The other end of the continuum is the one-semitone-per-hole
strategy. This offers pure legato - if you're only traveling a
semitone. Any bigger interval and you have to tongue block. And
it takes twelve holes to cover an octave. Again, tradeoffs.

Whole-tone scale tunings seems to offer the best compromise
between choice notes - all twelve - and distance covered. The
stacked minor-third version allows the widest ambitus of neighboring
same-breath or even changed-breath notes within the compass of
neighboring holes.

DOUG TATE BREAKS IN ON THE DISCUSSION

Hark, I hear a voice whispering softly. A hand is cupped and
suddenly the voice become loud and piercing. It says,

Didn't you know that "saloon" is the word used by people who
speak *English for what you you yanks call a "sedan?"

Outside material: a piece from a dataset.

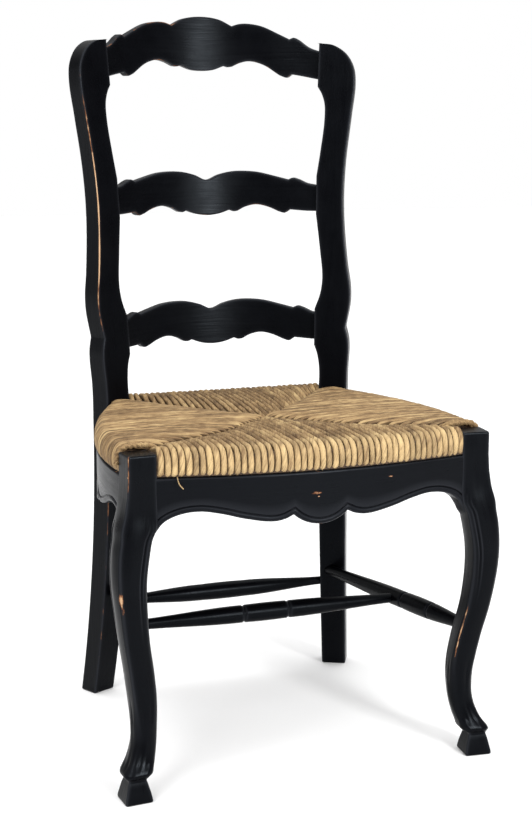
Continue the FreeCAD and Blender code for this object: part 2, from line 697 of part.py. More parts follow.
sx, sy = from_post_frame(-20.0, post_front_n(rear_str_z) + post_t_foot / 2.0 + 1.0)
rear_in, _ = from_post_frame(post_u_in + 7.0, post_front_n(rear_str_z) + post_t_foot / 2.0)
rear_end_x = rear_in + peg_in
rear_a = V(-rear_end_x, sy, rear_str_z)
rear_b = V(rear_end_x, sy, rear_str_z)
rear_str, _ = turned(plain_turning(2 * rear_end_x, rear_end_r, peg_in + 6.0), rear_a, rear_b)
parts["rear_stretcher"] = rear_str
post_cuts.append(socket(rear_b, V(-1, 0, 0), rear_end_r, 40.0))

# legs and posts with their mortises
leg = one_solid(leg_plain.cut(leg_cuts))
parts["front_leg_left"] = leg
parts["front_leg_right"] = mirrored(leg)
post = one_solid(post_plain.cut(post_cuts))
parts["rear_post_left"] = post
parts["rear_post_right"] = mirrored(post)

# rush seat: a rounded slab over the rails, notched round legs and posts
slab_low = apron_top + seat_gap
slab_top = rail_z + rail_h / 2.0 + cord_t + cord_pile
front_y = front_rail_y - cord_t + 1.0
out_a = V(side_a.x + cord_t - 2.5, side_a.y, 0)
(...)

Then the voice goes on to say that, since a consistent legato
is not possible for most complete phrases on the harmonica,
that legato should instead be simulated by making every note
equally detached. If they are all similar in articulation, they
will sound smoother together than a group of notes where some
are truly legato (same breath, adjacent holes) and some are
not.

This is akin to cigar acupuncture - being burnt with a lit cigar
in one place will make you forget the pain you had elsewhere.
It's a strategy, but it's a coping strategy to deal with a
shortcoming. It points to other, more sophisticated
posssibilities for using articulation to advantage, but it's not
a true solution to the legato problem. It may fool the ear to a
degree, but I get the funny sensation that it's a tacit agreement
between the listener and the player to pretend that detached is
meant to stand in for legato. Wink Wink. Nudge Nudge. Know what I
mean? Say no more! But it finally answers the question that I'd
wondered about since my teens - why do classical harmonica
players always play with such a detached, clipped sound?

This is getting too long even though I haven't addressed
everything Wim brought up. More later.